Preferences: Demand for goods and services depends on preferences, which are very idiosyncratic. I prefer strawberry and my friend chocolate. I like symphonic music and he country and western. I root for the Twins and my high school classmate for the Blue Jays. Within any specific individual, there are orderings of preferences. I prefer strawberry to chocolate and chocolate to cherry. From this we can also conclude I prefer strawberry to cherry.
The order of preferences varies with circumstances. I root for the Twins against any other team, but if we get to a series in which the Yankees are playing, I root for whichever team opposes them. This year, the Cubs seems the romantic favorite for neutral fans, despite the Indians’ similar drought. Seeing an underdog win produces more satisfaction for me than watching a team of superb athletes sweep all before them as so often before. But others get most happiness from the absolute best play, regardless of by whom.
For a good like baseball that is collective at a national level, something like a thrilling World Series can, at least at the margin, change national well-being. A hard-fought series that goes to seven games will leave us happier than a four game sweep would have. I lived in Brazil for a couple years leading up to their unprecedented third World Cup in Soccer in 1970. That victory did really make Brazil a happier place for weeks.
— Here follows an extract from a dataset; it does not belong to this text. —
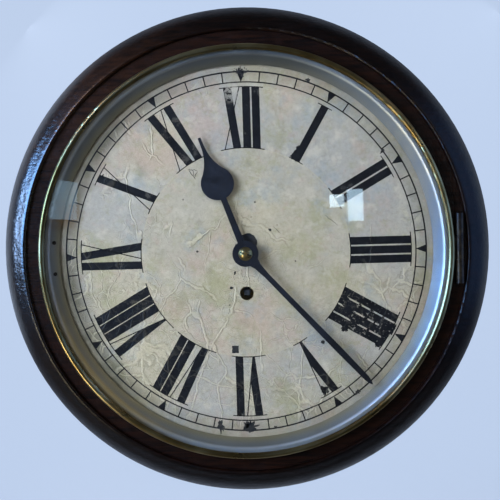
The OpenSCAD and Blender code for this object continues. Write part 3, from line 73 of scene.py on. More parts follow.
class Shader:
    def __init__(self, name):
        self.mat = bpy.data.materials.new(name)
        self.mat.use_nodes = True
        self.tree = self.mat.node_tree
        self.bsdf = self.tree.nodes["Principled BSDF"]
        self.out = self.tree.nodes["Material Output"]

    def node(self, kind, **settings):
        n = self.tree.nodes.new(kind)
        for key, value in settings.items():
            setattr(n, key, value)
        return n

    def link(self, a, b):
        self.tree.links.new(a, b)

    def feed(self, socket, value):
        if hasattr(value, "is_linked"):
            self.link(value, socket)
        elif isinstance(value, (tuple, list)) and len(value) == 3 and socket.type == "RGBA":
            socket.default_value = (*value, 1)
        else:
            socket.default_value = value

    def coords(self, scale=(1, 1, 1), shift=(0, 0, 0), turn=(0, 0, 0)):
        tex = self.node("ShaderNodeTexCoord")
        mapping = self.node("ShaderNodeMapping")
        mapping.inputs["Scale"].default_value = scale
        mapping.inputs["Location"].default_value = shift
        mapping.inputs["Rotation"].default_value = [math.radians(t) for t in turn]
        self.link(tex.outputs["Object"], mapping.inputs["Vector"])
        return mapping.outputs["Vector"]

    def noise(self, vector, scale, detail=4, rough=0.55, distort=0.0, colour=False):
        n = self.node("ShaderNodeTexNoise")
        self.link(vector, n.inputs["Vector"])
        n.inputs["Scale"].default_value = scale
        n.inputs["Detail"].default_value = detail
        n.inputs["Roughness"].default_value = rough
        n.inputs["Distortion"].default_value = distort
        return n.outputs["Color" if colour else "Fac"]

    def voronoi(self, vector, scale, feature="DISTANCE_TO_EDGE"):
        n = self.node("ShaderNodeTexVoronoi", feature=feature)
        self.link(vector, n.inputs["Vector"])
        n.inputs["Scale"].default_value = scale
        return n.outputs["Distance"]

    def ramp(self, value, low, high, a=0.0, b=1.0):
        n = self.node("ShaderNodeMapRange", interpolation_type="SMOOTHSTEP")
        self.feed(n.inputs["Value"], value)
        n.inputs["From Min"].default_value = low
        n.inputs["From Max"].default_value = high
        n.inputs["To Min"].default_value = a
        n.inputs["To Max"].default_value = b
        return n.outputs["Result"]

    def maths(self, kind, a, b=0.0):
        n = self.node("ShaderNodeMath", operation=kind)
        self.feed(n.inputs[0], a)
        self.feed(n.inputs[1], b)
        return n.outputs[0]

    def times(self, a, b):
        return self.maths("MULTIPLY", a, b)

    def split(self, vector):
        n = self.node("ShaderNodeSeparateXYZ")
        self.link(vector, n.inputs[0])
        return n.outputs

    def moved(self, vector, push):
        n = self.node("ShaderNodeVectorMath", operation="ADD")
        self.link(vector, n.inputs[0])
        self.link(push, n.inputs[1])
        return n.outputs[0]

    def mix(self, share, a, b):
        n = self.node("ShaderNodeMix", data_type="RGBA")
        self.feed(n.inputs["Factor"], share)
        self.feed(n.inputs["A"], a)
        self.feed(n.inputs["B"], b)
        return n.outputs["Result"]

    def bump(self, height, distance, strength=1.0, under=None):
        n = self.node("ShaderNodeBump")
        self.feed(n.inputs["Height"], height)
        n.inputs["Distance"].default_value = distance
        n.inputs["Strength"].default_value = strength
        if under is not None:
            self.link(under, n.inputs["Normal"])
        return n.outputs["Normal"]

    # one surface laid over another by a share between 0 and 1
    def cover(self, share, under, over):
        n = self.node("ShaderNodeMixShader")
        self.link(share, n.inputs["Fac"])
        self.link(under, n.inputs[1])
        self.link(over, n.inputs[2])
        self.link(n.outputs[0], self.out.inputs["Surface"])
        return self.mat

    def set(self, **values):
        for key, value in values.items():
            self.feed(self.bsdf.inputs[key.replace("_", " ")], value)
        return self.mat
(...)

Unfortunately, we cannot measure happiness. Yes, Nepal has tried to institute a “Gross National Happiness” index to supplement Gross Domestic Product. And yes, some psychologist-economists like Nobel laureate Daniel Kahneman argue that satisfaction can indeed be measured. But on a practical level there is no way to measure the collective satisfaction of our nation’s people or compare it with different outcomes. But happiness is real and important even if it cannot be measured.